Cover Letter vs Resume: What's the Difference (and Do You Need Both)?
People often use "cover letter" and "resume" almost interchangeably, then wonder why their application feels repetitive. They're two different tools with two different jobs. Understanding the distinction is what lets you stop padding your cover letter with resume content — and start using each document for what it does best.
Side-by-side: how they differ
| Aspect | Resume | Cover letter |
|---|---|---|
| Format | Structured lists, sections, bullet points | Prose — paragraphs in a letter format |
| Length | 1–2 pages | Half to three-quarters of a page (250–400 words) |
| Voice | Impersonal, third-person implied | First person, personal |
| Purpose | Document what you've done | Argue why you fit this specific role |
| Customization | Lightly tailored per role | Written fresh for each role and company |
| What recruiters do with it | Skim for keywords and fit | Read for context, motivation, and communication |
The key takeaway: they are complementary, not redundant. A cover letter that just restates resume bullets wastes the one chance you have to speak directly to the reader. (For a deeper definition of each, see what is a cover letter.)
What the resume does best
The resume is built for speed and scanning. Recruiters and applicant tracking systems both move through it quickly, looking for the right titles, skills, and keywords. Its strengths:
- Comprehensive coverage of your experience, opening with a tight resume summary or objective.
- Keyword matching against the job description and the ATS — see which resume keywords to include.
- Quantified proof — metrics, scope, and results in compact bullets.
Because so much hinges on keyword and fit matching, it's worth verifying your resume actually aligns with the posting before you apply. Our free resume checker shows your keyword match against any job description in seconds, and our guide on tailoring your resume to a job description walks through the rest.
What the cover letter does best
The cover letter is built for persuasion. It's where you do the things a list can't:
- Connect the dots between your background and the specific role, so the reader doesn't have to.
- Tell a short story — why this company, why now, why you.
- Explain context — a career change, a gap, a relocation, a transferable skill that isn't obvious from titles alone.
- Demonstrate communication — clear writing is itself evidence for many roles.
Keep it tight: 250–400 words, and finish strong, since the closing is the last thing the reader sees — our guide on how to end a cover letter covers the endings that work.
Do you need both?
For most professional applications, yes — and they should be submitted together. Some specifics:
- Resume: almost always required. It's the backbone of nearly every application.

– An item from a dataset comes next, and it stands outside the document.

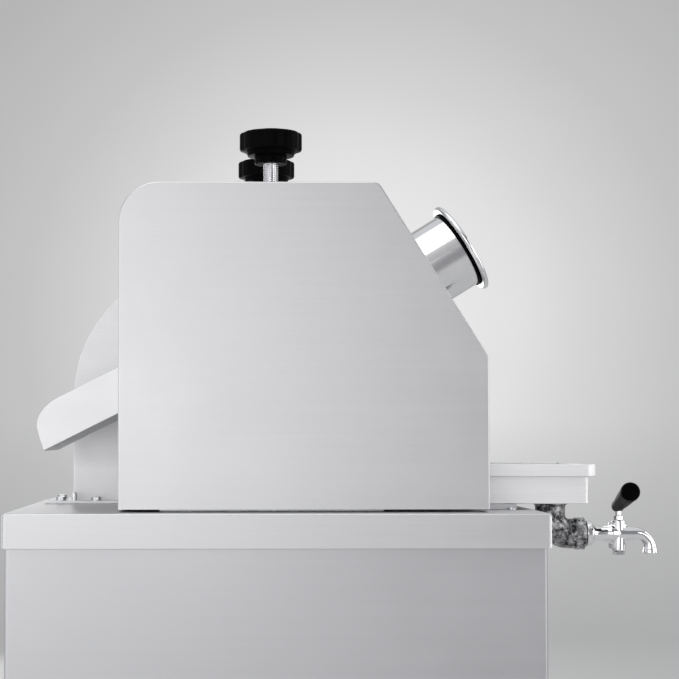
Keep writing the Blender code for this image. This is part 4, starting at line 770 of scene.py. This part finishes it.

- Cover letter: include one by default. Definitely send it when the posting asks, when you're switching fields, or when a human is likely to read it (referrals, smaller companies). You can skip it only when an application explicitly says not to include one or offers no place to attach it.
When both are present, the resume usually comes second in the file order or is the primary upload, with the cover letter as the introduction the reader sees first.
Making them work together
The strongest applications treat the two documents as one coordinated pitch:
- No repetition. The cover letter references and frames resume content — it doesn't recopy it.
- Consistent story. Titles, dates, and claims must match across both. Contradictions are an instant credibility hit.
- Shared keywords. Both should reflect the language of the job description, so a recruiter sees alignment whichever they read first.
- Same tailoring discipline. Customize both for each role, not just the cover letter.
Writing a fresh, tailored cover letter for every application is the part most people skip — it's tedious. That's exactly what our AI cover letter generator is for: it drafts a customized, right-length letter from your resume and the job posting so you start from a strong, role-specific draft instead of a blank page. The free trial includes 3 generations.
Frequently asked questions
- Do you need both a resume and a cover letter?
- For most professional jobs, yes. The resume is almost always required, and you should include a cover letter by default — especially when the posting asks for one, you're changing careers, or a human is likely to read your application.
- Should a cover letter repeat what's on the resume?
- No. The cover letter should frame and connect your resume content to the specific role, not restate it. Repeating bullets wastes your one chance to speak directly to the reader and add context.
- Which comes first, the cover letter or the resume?
- When both are submitted together, the cover letter is typically read first as the introduction, while the resume serves as the detailed record. In a combined file, the cover letter usually goes on top.